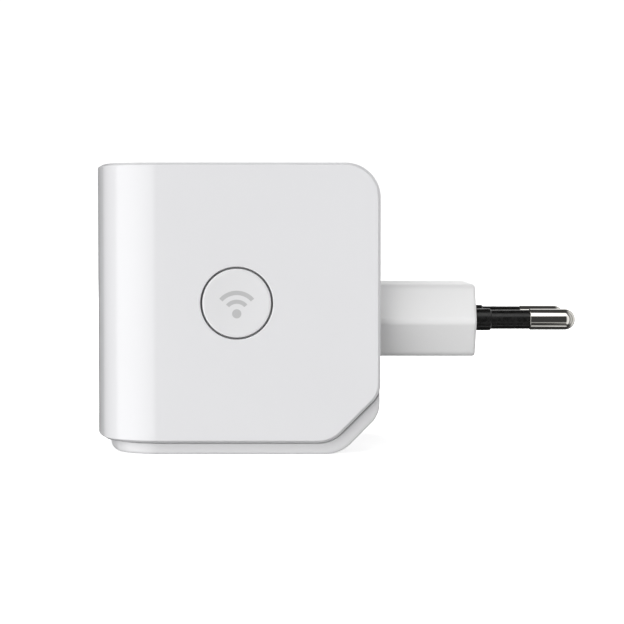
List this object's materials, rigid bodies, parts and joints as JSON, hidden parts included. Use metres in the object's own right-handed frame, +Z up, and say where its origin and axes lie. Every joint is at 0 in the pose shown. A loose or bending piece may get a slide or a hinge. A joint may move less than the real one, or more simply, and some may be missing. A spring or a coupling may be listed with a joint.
{
  "type": "plug-in mains unit",
  "caption": "Compact white plug-in mains unit: wrap-round cover on a rear housing, two-pin plug block at the back, round push button on one side, boards inside.",
  "frame": {"origin": "centre of the plug's engagement face, midway between the two pins", "axes": "+X along the pins, into the wall socket; +Z up; the push button is on the -Y side and the bowed front faces -X"},
  "size_m": [0.092, 0.049, 0.054],
  "materials": {
    "cover_plastic": "glossy white moulded plastic",
    "housing_plastic": "satin white moulded plastic",
    "plug_plastic": "satin white moulded plastic",
    "button_plastic": "glossy white moulded plastic",
    "screw_steel": "zinc plated",
    "black_plastic": "matte black",
    "sleeve_plastic": "satin black",
    "pin_nickel": "polished nickel plate",
    "contact_brass": "bare brass",
    "spring_steel": "bright drawn wire",
    "light_pipe_clear": "clear to milky, polished ends",
    "label_film": "blank satin film",
    "board_green": "green solder mask",
    "board_tan": "bare paper laminate",
    "switch_plunger": "matte black",
    "shield_tin": "tin plated",
    "chip_epoxy": "matte epoxy",
    "thermal_pad": "soft silicone",
    "heat_sink_aluminium": "plain extruded",
    "antenna_metal": "bright sheet",
    "led_lens": "clear resin",
    "passive_ceramic": "fired ceramic",
    "ferrite": "sintered ferrite",
    "bobbin_nylon": "natural nylon",
    "winding_tape": "yellow polyester tape",
    "can_sleeve": "shrunk sleeve",
    "fuse_glass": "plated end caps",
    "choke_copper": "enamelled copper",
    "disc_blue": "dipped epoxy",
    "disc_orange": "dipped epoxy",
    "insulation_film": "thin film"
  },
  "bodies": {
    "housing": {"wrap_cover": "cover_plastic", "rear_housing": "housing_plastic", "plug_block": "plug_plastic", "plug_screws": "screw_steel", "pin_carrier": "black_plastic", "carrier_screw": "screw_steel", "live_pin": "pin_nickel", "neutral_pin": "pin_nickel", "live_pin_sleeve": "sleeve_plastic", "neutral_pin_sleeve": "sleeve_plastic", "mains_contact_live": "contact_brass", "mains_contact_neutral": "contact_brass", "button_guide": "housing_plastic", "button_spring": "spring_steel", "light_pipe": "light_pipe_clear", "rating_label": "label_film", "main_board": "board_green", "pair_switch_body": "black_plastic", "reset_switch_body": "black_plastic", "shield_frame": "shield_tin", "shield_lid": "shield_tin", "wifi_chip": "chip_epoxy", "thermal_pad": "thermal_pad", "heat_sink": "heat_sink_aluminium", "memory_chips": "chip_epoxy", "clock_crystal": "shield_tin", "antenna_left": "antenna_metal", "antenna_right": "antenna_metal", "status_led": "led_lens", "main_board_passives": "passive_ceramic", "power_inductors": "ferrite", "board_header": "contact_brass", "board_socket": "black_plastic", "power_board": "board_tan", "board_screws": "screw_steel", "transformer_core": "ferrite", "transformer_bobbin": "bobbin_nylon", "transformer_winding": "winding_tape", "input_capacitors": "can_sleeve", "output_capacitors": "can_sleeve", "mains_fuse": "fuse_glass", "bridge_rectifier": "chip_epoxy", "line_choke": "choke_copper", "y_capacitor": "disc_blue", "surge_varistor": "disc_orange", "optocoupler": "chip_epoxy", "controller_chip": "chip_epoxy", "output_diode": "chip_epoxy", "power_board_passives": "passive_ceramic", "insulation_sheet": "insulation_film"},
    "side_button": {"side_button": "button_plastic"},
    "pair_plunger": {"pair_switch_plunger": "switch_plunger"},
    "reset_plunger": {"reset_switch_plunger": "switch_plunger"}
  },
  "joints": [
    {"name": "side_button_press", "type": "slide", "parent": "housing", "child": "side_button", "axis": [0, 1, 0], "range_m": [0, 0.0004], "stiffness_N_per_m": 1500, "springref_m": -0.0005, "deforming": ["button_spring"]},
    {"name": "pair_plunger_press", "type": "slide", "parent": "housing", "child": "pair_plunger", "axis": [0, 1, 0], "range_m": [0, 0.0004]},
    {"name": "reset_plunger_press", "type": "slide", "parent": "housing", "child": "reset_plunger", "axis": [0, 0, 1], "range_m": [0, 0.0003], "stiffness_N_per_m": 1500, "springref_m": -0.0005}
  ],
  "couplings": [
    {"joint": "pair_plunger_press", "follows": "side_button_press", "ratio": 1}
  ]
}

=-=-=-=-=

Reproduce the material precisely, including every line.

> _Answer for the task_:
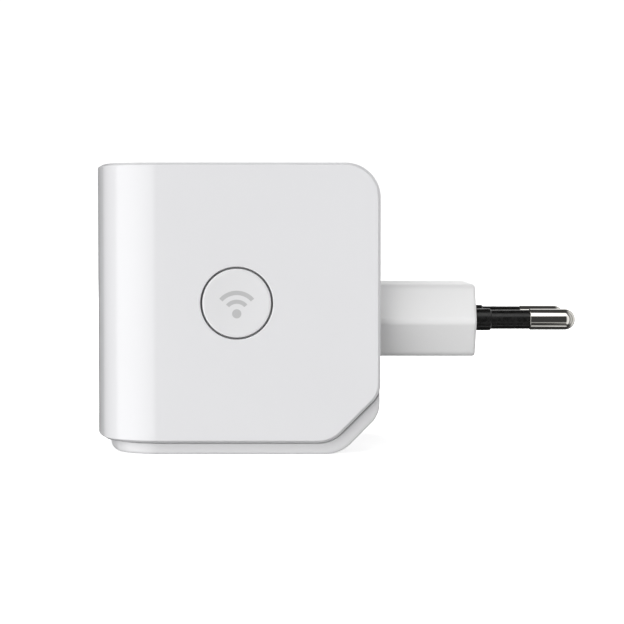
List this object's materials, rigid bodies, parts and joints as JSON, hidden parts included. Use metres in the object's own right-handed frame, +Z up, and say where its origin and axes lie. Every joint is at 0 in the pose shown. A loose or bending piece may get a slide or a hinge. A joint may move less than the real one, or more simply, and some may be missing. A spring or a coupling may be listed with a joint.
{
  "type": "plug-in mains unit",
  "caption": "Compact white plug-in mains unit: wrap-round cover on a rear housing, two-pin plug block at the back, round push button on one side, boards inside.",
  "frame": {"origin": "centre of the plug's engagement face, midway between the two pins", "axes": "+X along the pins, into the wall socket; +Z up; the push button is on the -Y side and the bowed front faces -X"},
  "size_m": [0.092, 0.049, 0.054],
  "materials": {
    "cover_plastic": "glossy white moulded plastic",
    "housing_plastic": "satin white moulded plastic",
    "plug_plastic": "satin white moulded plastic",
    "button_plastic": "glossy white moulded plastic",
    "screw_steel": "zinc plated",
    "black_plastic": "matte black",
    "sleeve_plastic": "satin black",
    "pin_nickel": "polished nickel plate",
    "contact_brass": "bare brass",
    "spring_steel": "bright drawn wire",
    "light_pipe_clear": "clear to milky, polished ends",
    "label_film": "blank satin film",
    "board_green": "green solder mask",
    "board_tan": "bare paper laminate",
    "switch_plunger": "matte black",
    "shield_tin": "tin plated",
    "chip_epoxy": "matte epoxy",
    "thermal_pad": "soft silicone",
    "heat_sink_aluminium": "plain extruded",
    "antenna_metal": "bright sheet",
    "led_lens": "clear resin",
    "passive_ceramic": "fired ceramic",
    "ferrite": "sintered ferrite",
    "bobbin_nylon": "natural nylon",
    "winding_tape": "yellow polyester tape",
    "can_sleeve": "shrunk sleeve",
    "fuse_glass": "plated end caps",
    "choke_copper": "enamelled copper",
    "disc_blue": "dipped epoxy",
    "disc_orange": "dipped epoxy",
    "insulation_film": "thin film"
  },
  "bodies": {
    "housing": {"wrap_cover": "cover_plastic", "rear_housing": "housing_plastic", "plug_block": "plug_plastic", "plug_screws": "screw_steel", "pin_carrier": "black_plastic", "carrier_screw": "screw_steel", "live_pin": "pin_nickel", "neutral_pin": "pin_nickel", "live_pin_sleeve": "sleeve_plastic", "neutral_pin_sleeve": "sleeve_plastic", "mains_contact_live": "contact_brass", "mains_contact_neutral": "contact_brass", "button_guide": "housing_plastic", "button_spring": "spring_steel", "light_pipe": "light_pipe_clear", "rating_label": "label_film", "main_board": "board_green", "pair_switch_body": "black_plastic", "reset_switch_body": "black_plastic", "shield_frame": "shield_tin", "shield_lid": "shield_tin", "wifi_chip": "chip_epoxy", "thermal_pad": "thermal_pad", "heat_sink": "heat_sink_aluminium", "memory_chips": "chip_epoxy", "clock_crystal": "shield_tin", "antenna_left": "antenna_metal", "antenna_right": "antenna_metal", "status_led": "led_lens", "main_board_passives": "passive_ceramic", "power_inductors": "ferrite", "board_header": "contact_brass", "board_socket": "black_plastic", "power_board": "board_tan", "board_screws": "screw_steel", "transformer_core": "ferrite", "transformer_bobbin": "bobbin_nylon", "transformer_winding": "winding_tape", "input_capacitors": "can_sleeve", "output_capacitors": "can_sleeve", "mains_fuse": "fuse_glass", "bridge_rectifier": "chip_epoxy", "line_choke": "choke_copper", "y_capacitor": "disc_blue", "surge_varistor": "disc_orange", "optocoupler": "chip_epoxy", "controller_chip": "chip_epoxy", "output_diode": "chip_epoxy", "power_board_passives": "passive_ceramic", "insulation_sheet": "insulation_film"},
    "side_button": {"side_button": "button_plastic"},
    "pair_plunger": {"pair_switch_plunger": "switch_plunger"},
    "reset_plunger": {"reset_switch_plunger": "switch_plunger"}
  },
  "joints": [
    {"name": "side_button_press", "type": "slide", "parent": "housing", "child": "side_button", "axis": [0, 1, 0], "range_m": [0, 0.0004], "stiffness_N_per_m": 1500, "springref_m": -0.0005, "deforming": ["button_spring"]},
    {"name": "pair_plunger_press", "type": "slide", "parent": "housing", "child": "pair_plunger", "axis": [0, 1, 0], "range_m": [0, 0.0004]},
    {"name": "reset_plunger_press", "type": "slide", "parent": "housing", "child": "reset_plunger", "axis": [0, 0, 1], "range_m": [0, 0.0003], "stiffness_N_per_m": 1500, "springref_m": -0.0005}
  ],
  "couplings": [
    {"joint": "pair_plunger_press", "follows": "side_button_press", "ratio": 1}
  ]
}